• **What this task involves**
Write every line of the material out exactly as shown.

** begin Dataset extract **

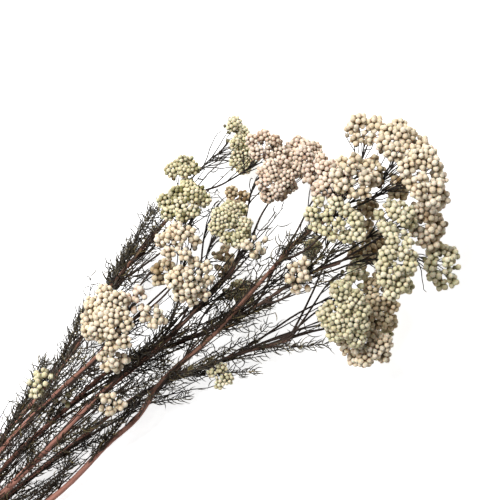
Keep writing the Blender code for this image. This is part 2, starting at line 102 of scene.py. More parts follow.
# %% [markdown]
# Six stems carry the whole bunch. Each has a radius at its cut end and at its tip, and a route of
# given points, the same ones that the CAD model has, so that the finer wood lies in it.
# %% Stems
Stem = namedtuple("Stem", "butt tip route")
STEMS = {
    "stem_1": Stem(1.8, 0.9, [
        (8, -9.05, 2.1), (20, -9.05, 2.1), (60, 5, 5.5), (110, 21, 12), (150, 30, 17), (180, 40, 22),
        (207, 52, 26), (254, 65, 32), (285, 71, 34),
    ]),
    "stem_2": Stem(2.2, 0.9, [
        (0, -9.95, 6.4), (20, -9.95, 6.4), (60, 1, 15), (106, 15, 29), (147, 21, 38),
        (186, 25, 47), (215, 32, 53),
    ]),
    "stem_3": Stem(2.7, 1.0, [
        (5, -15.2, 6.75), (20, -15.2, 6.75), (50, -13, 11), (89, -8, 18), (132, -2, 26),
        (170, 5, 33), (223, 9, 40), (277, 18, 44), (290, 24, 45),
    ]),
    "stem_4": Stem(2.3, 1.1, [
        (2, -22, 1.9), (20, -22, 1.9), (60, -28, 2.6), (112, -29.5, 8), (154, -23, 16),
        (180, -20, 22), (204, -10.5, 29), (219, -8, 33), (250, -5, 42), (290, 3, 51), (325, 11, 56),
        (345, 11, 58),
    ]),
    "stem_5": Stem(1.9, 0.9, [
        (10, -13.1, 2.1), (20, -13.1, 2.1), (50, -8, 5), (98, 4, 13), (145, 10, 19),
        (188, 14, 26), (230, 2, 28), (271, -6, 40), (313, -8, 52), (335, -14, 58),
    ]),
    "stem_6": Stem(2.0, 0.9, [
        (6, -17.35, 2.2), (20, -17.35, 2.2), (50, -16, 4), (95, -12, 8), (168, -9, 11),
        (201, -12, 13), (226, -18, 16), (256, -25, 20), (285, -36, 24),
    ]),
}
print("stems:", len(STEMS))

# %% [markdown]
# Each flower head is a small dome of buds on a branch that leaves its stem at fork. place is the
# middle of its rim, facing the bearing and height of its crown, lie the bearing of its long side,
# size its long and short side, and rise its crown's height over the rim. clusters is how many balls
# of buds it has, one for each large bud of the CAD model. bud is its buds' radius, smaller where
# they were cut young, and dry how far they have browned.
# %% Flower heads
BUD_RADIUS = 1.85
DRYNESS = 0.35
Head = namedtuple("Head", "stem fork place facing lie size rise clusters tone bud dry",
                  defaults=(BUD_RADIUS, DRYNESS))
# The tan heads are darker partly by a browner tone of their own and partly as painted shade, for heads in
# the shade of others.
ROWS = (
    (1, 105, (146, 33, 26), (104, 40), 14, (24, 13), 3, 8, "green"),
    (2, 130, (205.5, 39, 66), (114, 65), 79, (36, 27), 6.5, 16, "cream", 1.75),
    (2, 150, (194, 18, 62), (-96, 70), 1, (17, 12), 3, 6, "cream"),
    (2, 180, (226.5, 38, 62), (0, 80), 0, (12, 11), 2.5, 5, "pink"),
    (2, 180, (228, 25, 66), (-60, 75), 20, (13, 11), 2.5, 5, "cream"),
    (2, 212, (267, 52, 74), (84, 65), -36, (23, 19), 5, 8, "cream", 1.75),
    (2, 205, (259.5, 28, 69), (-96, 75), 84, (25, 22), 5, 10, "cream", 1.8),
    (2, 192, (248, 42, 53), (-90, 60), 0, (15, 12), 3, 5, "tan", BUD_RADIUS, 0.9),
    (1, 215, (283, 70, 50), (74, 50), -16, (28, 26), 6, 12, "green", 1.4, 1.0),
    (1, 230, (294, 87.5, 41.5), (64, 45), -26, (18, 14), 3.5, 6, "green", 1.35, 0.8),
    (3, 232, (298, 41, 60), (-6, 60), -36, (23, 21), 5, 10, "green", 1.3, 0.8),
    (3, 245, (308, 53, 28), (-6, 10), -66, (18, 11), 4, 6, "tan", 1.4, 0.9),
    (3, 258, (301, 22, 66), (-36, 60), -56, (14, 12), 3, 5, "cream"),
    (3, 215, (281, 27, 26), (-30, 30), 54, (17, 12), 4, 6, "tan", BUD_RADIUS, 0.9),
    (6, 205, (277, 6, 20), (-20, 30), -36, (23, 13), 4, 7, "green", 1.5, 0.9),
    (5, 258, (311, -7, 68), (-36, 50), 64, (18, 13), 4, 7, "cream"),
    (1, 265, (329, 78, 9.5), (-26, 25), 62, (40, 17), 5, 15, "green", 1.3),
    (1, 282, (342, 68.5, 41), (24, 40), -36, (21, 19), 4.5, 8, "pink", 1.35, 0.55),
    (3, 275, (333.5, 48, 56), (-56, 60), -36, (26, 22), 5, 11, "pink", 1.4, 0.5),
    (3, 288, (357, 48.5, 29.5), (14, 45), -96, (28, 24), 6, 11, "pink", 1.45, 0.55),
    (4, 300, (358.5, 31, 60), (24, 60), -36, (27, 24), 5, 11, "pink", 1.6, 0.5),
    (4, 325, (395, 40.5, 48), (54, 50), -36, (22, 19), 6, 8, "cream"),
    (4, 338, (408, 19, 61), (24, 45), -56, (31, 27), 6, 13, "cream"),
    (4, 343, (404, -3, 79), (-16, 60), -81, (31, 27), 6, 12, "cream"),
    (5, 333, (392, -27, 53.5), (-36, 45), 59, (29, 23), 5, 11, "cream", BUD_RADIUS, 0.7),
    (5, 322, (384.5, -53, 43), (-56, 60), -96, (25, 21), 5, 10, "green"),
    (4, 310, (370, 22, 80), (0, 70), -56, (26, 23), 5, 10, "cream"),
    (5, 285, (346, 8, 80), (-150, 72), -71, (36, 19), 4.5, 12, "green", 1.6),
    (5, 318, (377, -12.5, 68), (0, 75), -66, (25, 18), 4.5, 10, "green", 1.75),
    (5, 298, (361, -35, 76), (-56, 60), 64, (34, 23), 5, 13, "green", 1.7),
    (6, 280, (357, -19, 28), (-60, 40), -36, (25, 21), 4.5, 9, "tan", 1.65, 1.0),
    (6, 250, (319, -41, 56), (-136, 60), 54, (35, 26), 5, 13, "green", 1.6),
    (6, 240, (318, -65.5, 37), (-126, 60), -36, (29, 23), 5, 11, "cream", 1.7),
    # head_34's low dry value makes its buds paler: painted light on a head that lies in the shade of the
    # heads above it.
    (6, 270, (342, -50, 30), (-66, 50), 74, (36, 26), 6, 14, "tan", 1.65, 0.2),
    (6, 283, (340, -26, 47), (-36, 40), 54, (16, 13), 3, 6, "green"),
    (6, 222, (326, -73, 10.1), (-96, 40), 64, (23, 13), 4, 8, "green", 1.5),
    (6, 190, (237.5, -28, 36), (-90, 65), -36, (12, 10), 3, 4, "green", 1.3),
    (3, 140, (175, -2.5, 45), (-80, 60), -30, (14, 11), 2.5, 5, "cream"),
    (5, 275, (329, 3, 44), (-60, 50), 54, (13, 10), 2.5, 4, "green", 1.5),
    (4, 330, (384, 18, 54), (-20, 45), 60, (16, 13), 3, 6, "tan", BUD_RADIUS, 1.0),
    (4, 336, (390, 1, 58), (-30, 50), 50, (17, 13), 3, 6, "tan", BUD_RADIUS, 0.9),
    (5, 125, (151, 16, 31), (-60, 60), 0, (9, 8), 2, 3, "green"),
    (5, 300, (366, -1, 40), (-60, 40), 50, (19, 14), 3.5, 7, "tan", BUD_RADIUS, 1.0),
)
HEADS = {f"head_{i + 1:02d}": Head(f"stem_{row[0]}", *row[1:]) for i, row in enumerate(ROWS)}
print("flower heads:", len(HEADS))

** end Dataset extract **

• **Correct answer**
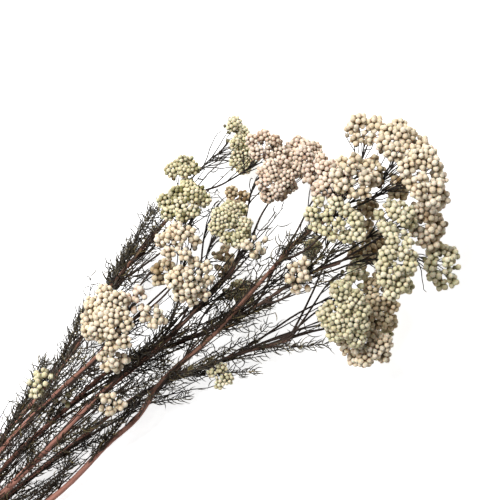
Keep writing the Blender code for this image. This is part 2, starting at line 102 of scene.py. More parts follow.
# %% [markdown]
# Six stems carry the whole bunch. Each has a radius at its cut end and at its tip, and a route of
# given points, the same ones that the CAD model has, so that the finer wood lies in it.
# %% Stems
Stem = namedtuple("Stem", "butt tip route")
STEMS = {
    "stem_1": Stem(1.8, 0.9, [
        (8, -9.05, 2.1), (20, -9.05, 2.1), (60, 5, 5.5), (110, 21, 12), (150, 30, 17), (180, 40, 22),
        (207, 52, 26), (254, 65, 32), (285, 71, 34),
    ]),
    "stem_2": Stem(2.2, 0.9, [
        (0, -9.95, 6.4), (20, -9.95, 6.4), (60, 1, 15), (106, 15, 29), (147, 21, 38),
        (186, 25, 47), (215, 32, 53),
    ]),
    "stem_3": Stem(2.7, 1.0, [
        (5, -15.2, 6.75), (20, -15.2, 6.75), (50, -13, 11), (89, -8, 18), (132, -2, 26),
        (170, 5, 33), (223, 9, 40), (277, 18, 44), (290, 24, 45),
    ]),
    "stem_4": Stem(2.3, 1.1, [
        (2, -22, 1.9), (20, -22, 1.9), (60, -28, 2.6), (112, -29.5, 8), (154, -23, 16),
        (180, -20, 22), (204, -10.5, 29), (219, -8, 33), (250, -5, 42), (290, 3, 51), (325, 11, 56),
        (345, 11, 58),
    ]),
    "stem_5": Stem(1.9, 0.9, [
        (10, -13.1, 2.1), (20, -13.1, 2.1), (50, -8, 5), (98, 4, 13), (145, 10, 19),
        (188, 14, 26), (230, 2, 28), (271, -6, 40), (313, -8, 52), (335, -14, 58),
    ]),
    "stem_6": Stem(2.0, 0.9, [
        (6, -17.35, 2.2), (20, -17.35, 2.2), (50, -16, 4), (95, -12, 8), (168, -9, 11),
        (201, -12, 13), (226, -18, 16), (256, -25, 20), (285, -36, 24),
    ]),
}
print("stems:", len(STEMS))

# %% [markdown]
# Each flower head is a small dome of buds on a branch that leaves its stem at fork. place is the
# middle of its rim, facing the bearing and height of its crown, lie the bearing of its long side,
# size its long and short side, and rise its crown's height over the rim. clusters is how many balls
# of buds it has, one for each large bud of the CAD model. bud is its buds' radius, smaller where
# they were cut young, and dry how far they have browned.
# %% Flower heads
BUD_RADIUS = 1.85
DRYNESS = 0.35
Head = namedtuple("Head", "stem fork place facing lie size rise clusters tone bud dry",
                  defaults=(BUD_RADIUS, DRYNESS))
# The tan heads are darker partly by a browner tone of their own and partly as painted shade, for heads in
# the shade of others.
ROWS = (
    (1, 105, (146, 33, 26), (104, 40), 14, (24, 13), 3, 8, "green"),
    (2, 130, (205.5, 39, 66), (114, 65), 79, (36, 27), 6.5, 16, "cream", 1.75),
    (2, 150, (194, 18, 62), (-96, 70), 1, (17, 12), 3, 6, "cream"),
    (2, 180, (226.5, 38, 62), (0, 80), 0, (12, 11), 2.5, 5, "pink"),
    (2, 180, (228, 25, 66), (-60, 75), 20, (13, 11), 2.5, 5, "cream"),
    (2, 212, (267, 52, 74), (84, 65), -36, (23, 19), 5, 8, "cream", 1.75),
    (2, 205, (259.5, 28, 69), (-96, 75), 84, (25, 22), 5, 10, "cream", 1.8),
    (2, 192, (248, 42, 53), (-90, 60), 0, (15, 12), 3, 5, "tan", BUD_RADIUS, 0.9),
    (1, 215, (283, 70, 50), (74, 50), -16, (28, 26), 6, 12, "green", 1.4, 1.0),
    (1, 230, (294, 87.5, 41.5), (64, 45), -26, (18, 14), 3.5, 6, "green", 1.35, 0.8),
    (3, 232, (298, 41, 60), (-6, 60), -36, (23, 21), 5, 10, "green", 1.3, 0.8),
    (3, 245, (308, 53, 28), (-6, 10), -66, (18, 11), 4, 6, "tan", 1.4, 0.9),
    (3, 258, (301, 22, 66), (-36, 60), -56, (14, 12), 3, 5, "cream"),
    (3, 215, (281, 27, 26), (-30, 30), 54, (17, 12), 4, 6, "tan", BUD_RADIUS, 0.9),
    (6, 205, (277, 6, 20), (-20, 30), -36, (23, 13), 4, 7, "green", 1.5, 0.9),
    (5, 258, (311, -7, 68), (-36, 50), 64, (18, 13), 4, 7, "cream"),
    (1, 265, (329, 78, 9.5), (-26, 25), 62, (40, 17), 5, 15, "green", 1.3),
    (1, 282, (342, 68.5, 41), (24, 40), -36, (21, 19), 4.5, 8, "pink", 1.35, 0.55),
    (3, 275, (333.5, 48, 56), (-56, 60), -36, (26, 22), 5, 11, "pink", 1.4, 0.5),
    (3, 288, (357, 48.5, 29.5), (14, 45), -96, (28, 24), 6, 11, "pink", 1.45, 0.55),
    (4, 300, (358.5, 31, 60), (24, 60), -36, (27, 24), 5, 11, "pink", 1.6, 0.5),
    (4, 325, (395, 40.5, 48), (54, 50), -36, (22, 19), 6, 8, "cream"),
    (4, 338, (408, 19, 61), (24, 45), -56, (31, 27), 6, 13, "cream"),
    (4, 343, (404, -3, 79), (-16, 60), -81, (31, 27), 6, 12, "cream"),
    (5, 333, (392, -27, 53.5), (-36, 45), 59, (29, 23), 5, 11, "cream", BUD_RADIUS, 0.7),
    (5, 322, (384.5, -53, 43), (-56, 60), -96, (25, 21), 5, 10, "green"),
    (4, 310, (370, 22, 80), (0, 70), -56, (26, 23), 5, 10, "cream"),
    (5, 285, (346, 8, 80), (-150, 72), -71, (36, 19), 4.5, 12, "green", 1.6),
    (5, 318, (377, -12.5, 68), (0, 75), -66, (25, 18), 4.5, 10, "green", 1.75),
    (5, 298, (361, -35, 76), (-56, 60), 64, (34, 23), 5, 13, "green", 1.7),
    (6, 280, (357, -19, 28), (-60, 40), -36, (25, 21), 4.5, 9, "tan", 1.65, 1.0),
    (6, 250, (319, -41, 56), (-136, 60), 54, (35, 26), 5, 13, "green", 1.6),
    (6, 240, (318, -65.5, 37), (-126, 60), -36, (29, 23), 5, 11, "cream", 1.7),
    # head_34's low dry value makes its buds paler: painted light on a head that lies in the shade of the
    # heads above it.
    (6, 270, (342, -50, 30), (-66, 50), 74, (36, 26), 6, 14, "tan", 1.65, 0.2),
    (6, 283, (340, -26, 47), (-36, 40), 54, (16, 13), 3, 6, "green"),
    (6, 222, (326, -73, 10.1), (-96, 40), 64, (23, 13), 4, 8, "green", 1.5),
    (6, 190, (237.5, -28, 36), (-90, 65), -36, (12, 10), 3, 4, "green", 1.3),
    (3, 140, (175, -2.5, 45), (-80, 60), -30, (14, 11), 2.5, 5, "cream"),
    (5, 275, (329, 3, 44), (-60, 50), 54, (13, 10), 2.5, 4, "green", 1.5),
    (4, 330, (384, 18, 54), (-20, 45), 60, (16, 13), 3, 6, "tan", BUD_RADIUS, 1.0),
    (4, 336, (390, 1, 58), (-30, 50), 50, (17, 13), 3, 6, "tan", BUD_RADIUS, 0.9),
    (5, 125, (151, 16, 31), (-60, 60), 0, (9, 8), 2, 3, "green"),
    (5, 300, (366, -1, 40), (-60, 40), 50, (19, 14), 3.5, 7, "tan", BUD_RADIUS, 1.0),
)
HEADS = {f"head_{i + 1:02d}": Head(f"stem_{row[0]}", *row[1:]) for i, row in enumerate(ROWS)}
print("flower heads:", len(HEADS))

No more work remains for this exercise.